---------- Recorded information ----------

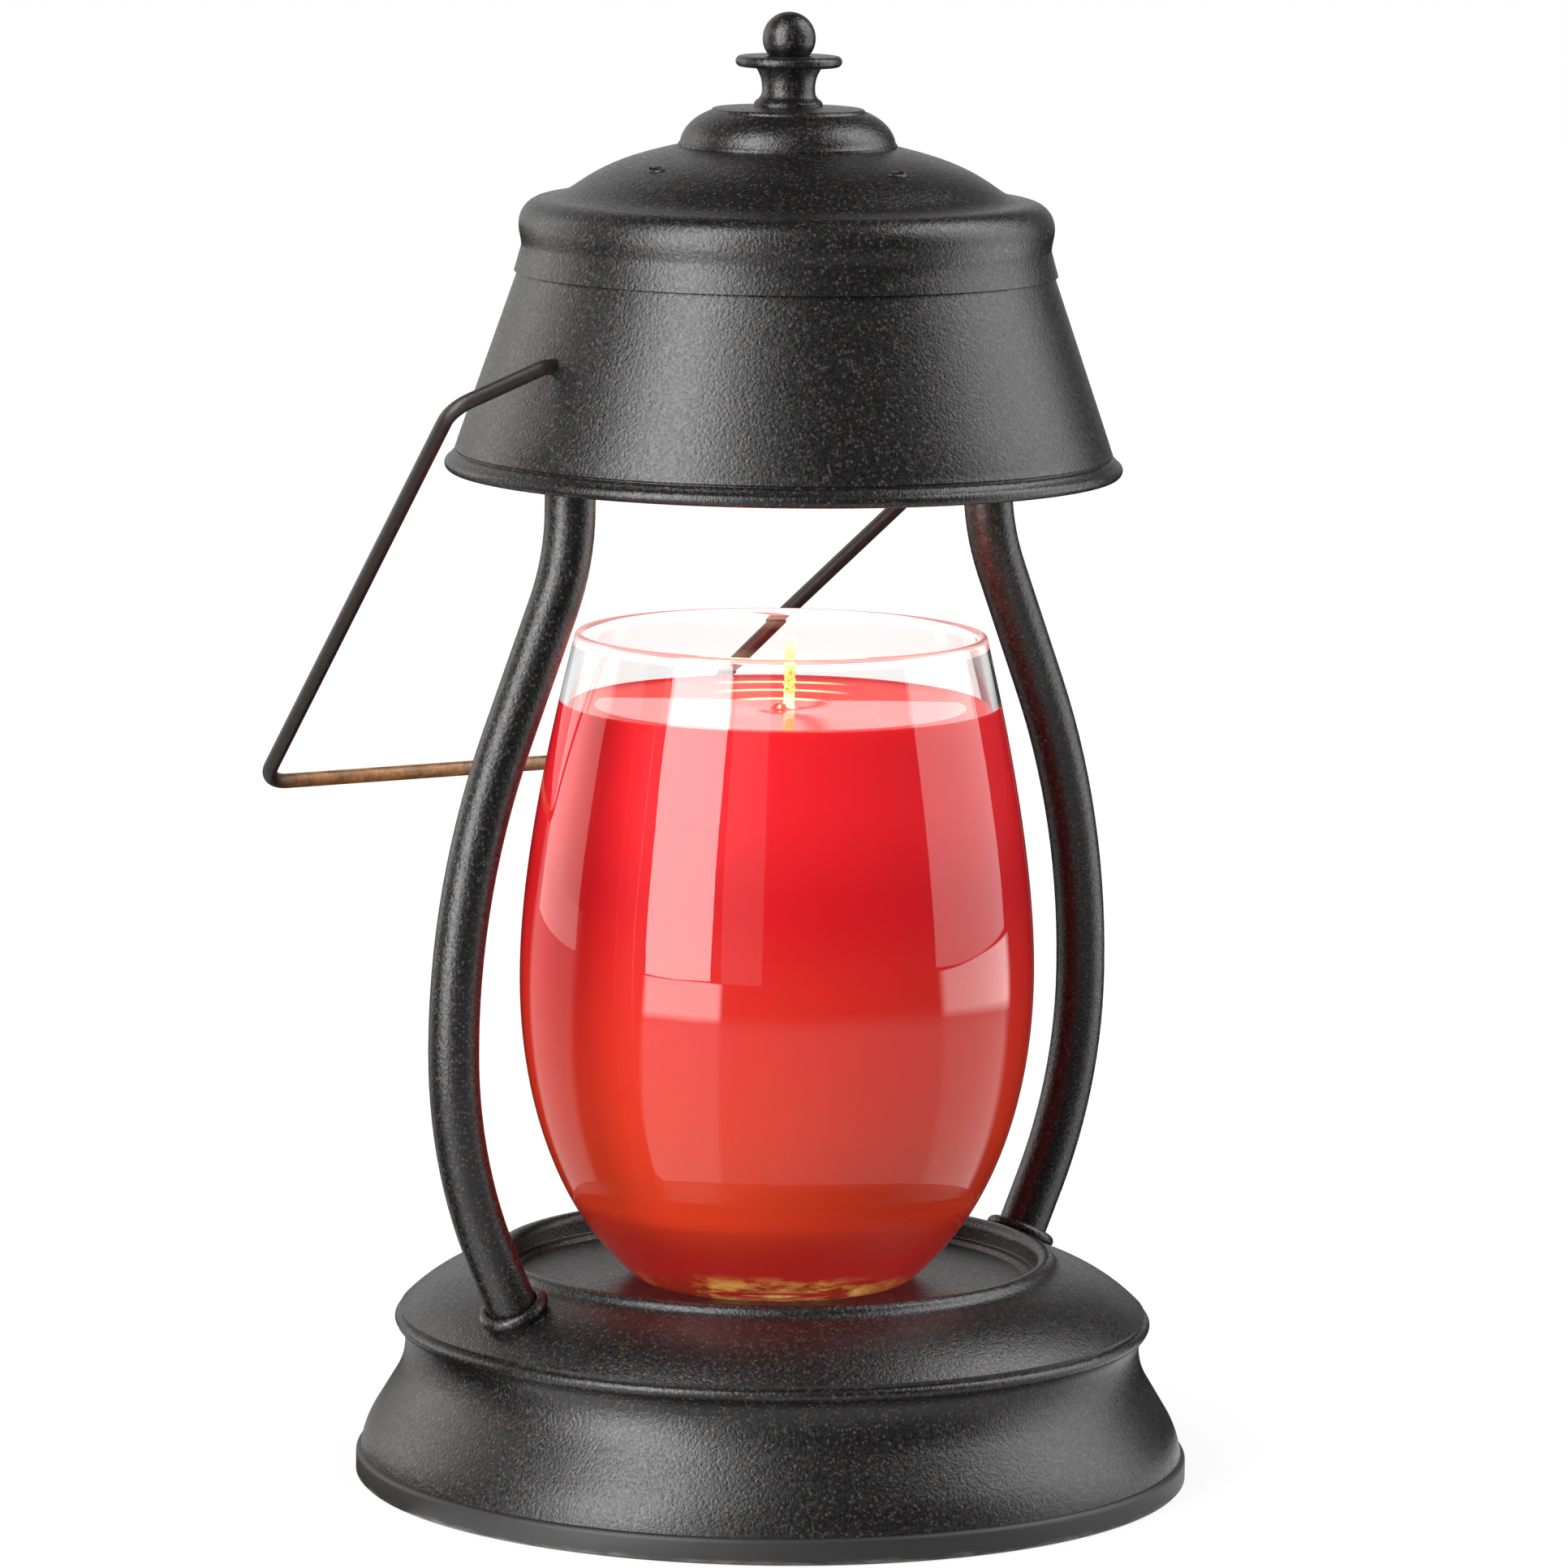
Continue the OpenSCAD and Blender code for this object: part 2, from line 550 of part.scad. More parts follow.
module lamp_bridge() color("silver") difference() {
    rotate([90, 0, 0]) linear_extrude(height = bridge_w, center = true) polygon(strip(bridge_line, bridge_t));
    for (s = [-1, 1]) {
        translate([s * arm_top_r, 0, arm_top_z - 1]) cylinder(h = bridge_t + 2, r = top_screw_r + 0.2);
        translate([s * holder_screw_at, 0, bridge_z - bridge_t - 1])
            cylinder(h = bridge_t + 2, r = holder_screw_r + screw_gap);
    }
    translate([0, 0, bridge_z - bridge_t - 1]) cylinder(h = bridge_t + 2, r = stud_r + 0.1);
    pivot_hole();
}

module pivot_hole() translate([-lip_r, 0, pivot_z]) rotate([0, 90, 0])
    cylinder(h = 2 * lip_r, r = wire_r + pivot_gap);

// Pan-head screw through the bridge's foot down into the arm's plug
module bridge_screw(s) color("silver") translate([s * arm_top_r, 0, arm_top_z + bridge_t])
    rotate([180, 0, 0]) screw(top_screw_r, top_screw_r + 1.8, 2.4, bridge_t + plug_h - 1);

// Half of the holder's mouth: a curved slot for a pin's neck, a wider one above it for the
// head, and the round hole at the slot's end where the pin goes in
module pin_way() {
    head = pin_head_r + slot_gap;
    curved_slot(pin_neck_r + slot_gap, -1, pin_ledge + 2);
    curved_slot(head, pin_ledge, pin_head_h + 1.4);
    rotate(-twist) translate([pin_pitch, 0, -1]) cylinder(h = pin_ledge + 2, r = head + 0.1);
}

// A slot of half width r along the circle on which the pins stand
module curved_slot(r, z, h) translate([0, 0, z]) linear_extrude(height = h) polygon(concat(
    rest(arc([0, 0], pin_pitch + r, -twist, 0, 4)),
    rest(arc([pin_pitch, 0], r, 0, 180, 12)),
    rest(arc([0, 0], pin_pitch - r, 0, -twist, 4)),
    rest(arc(pin_pitch * [cos(twist), -sin(twist)], r, 180 - twist, 360 - twist, 12))));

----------

Task prompt:
The lines from the top of the data above down to the line containing "rotate([180, 0, 0])" are to be copied exactly; no other line should appear.

Written answer:
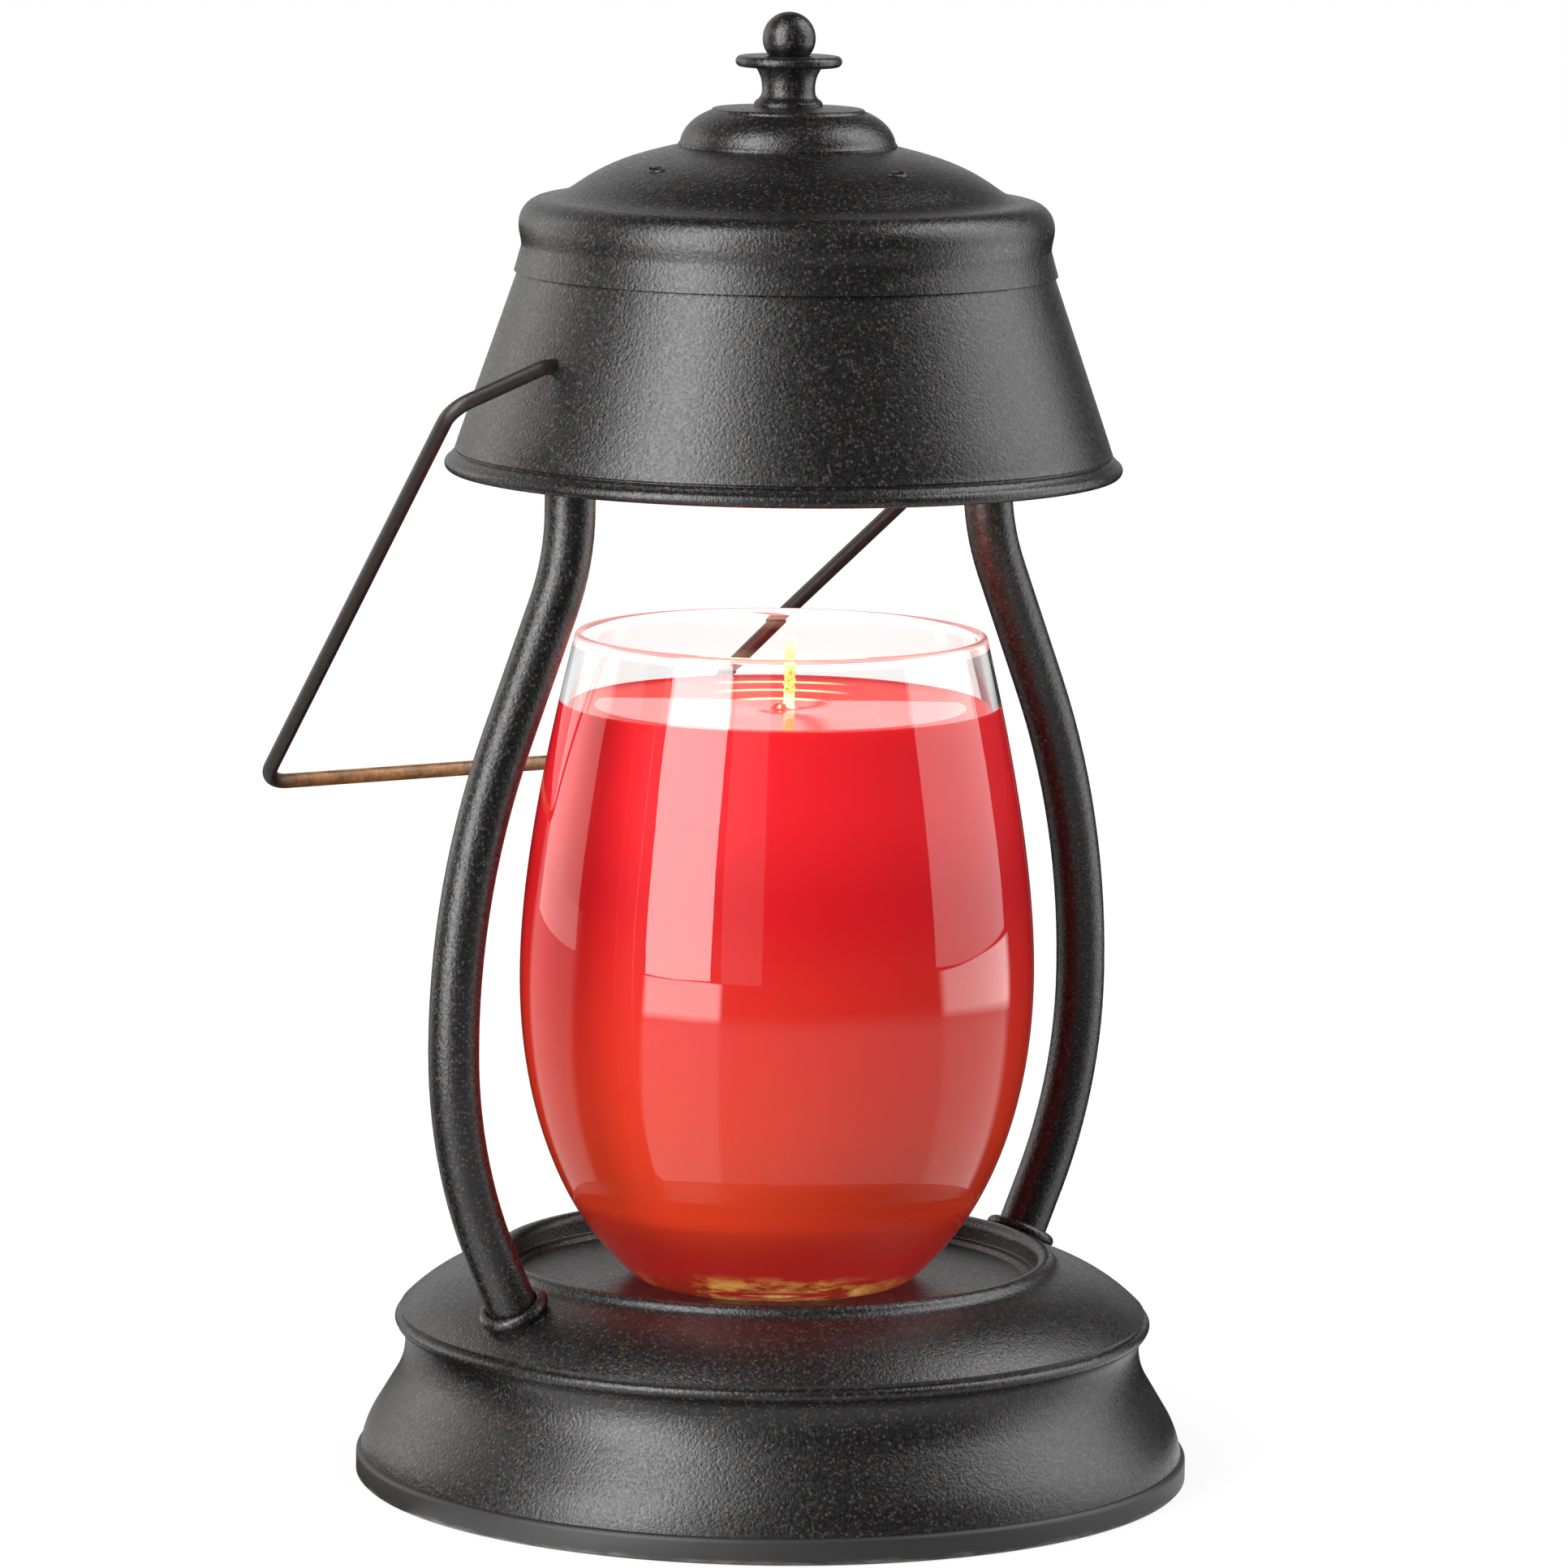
Continue the OpenSCAD and Blender code for this object: part 2, from line 550 of part.scad. More parts follow.
module lamp_bridge() color("silver") difference() {
    rotate([90, 0, 0]) linear_extrude(height = bridge_w, center = true) polygon(strip(bridge_line, bridge_t));
    for (s = [-1, 1]) {
        translate([s * arm_top_r, 0, arm_top_z - 1]) cylinder(h = bridge_t + 2, r = top_screw_r + 0.2);
        translate([s * holder_screw_at, 0, bridge_z - bridge_t - 1])
            cylinder(h = bridge_t + 2, r = holder_screw_r + screw_gap);
    }
    translate([0, 0, bridge_z - bridge_t - 1]) cylinder(h = bridge_t + 2, r = stud_r + 0.1);
    pivot_hole();
}

module pivot_hole() translate([-lip_r, 0, pivot_z]) rotate([0, 90, 0])
    cylinder(h = 2 * lip_r, r = wire_r + pivot_gap);

// Pan-head screw through the bridge's foot down into the arm's plug
module bridge_screw(s) color("silver") translate([s * arm_top_r, 0, arm_top_z + bridge_t])
    rotate([180, 0, 0]) screw(top_screw_r, top_screw_r + 1.8, 2.4, bridge_t + plug_h - 1);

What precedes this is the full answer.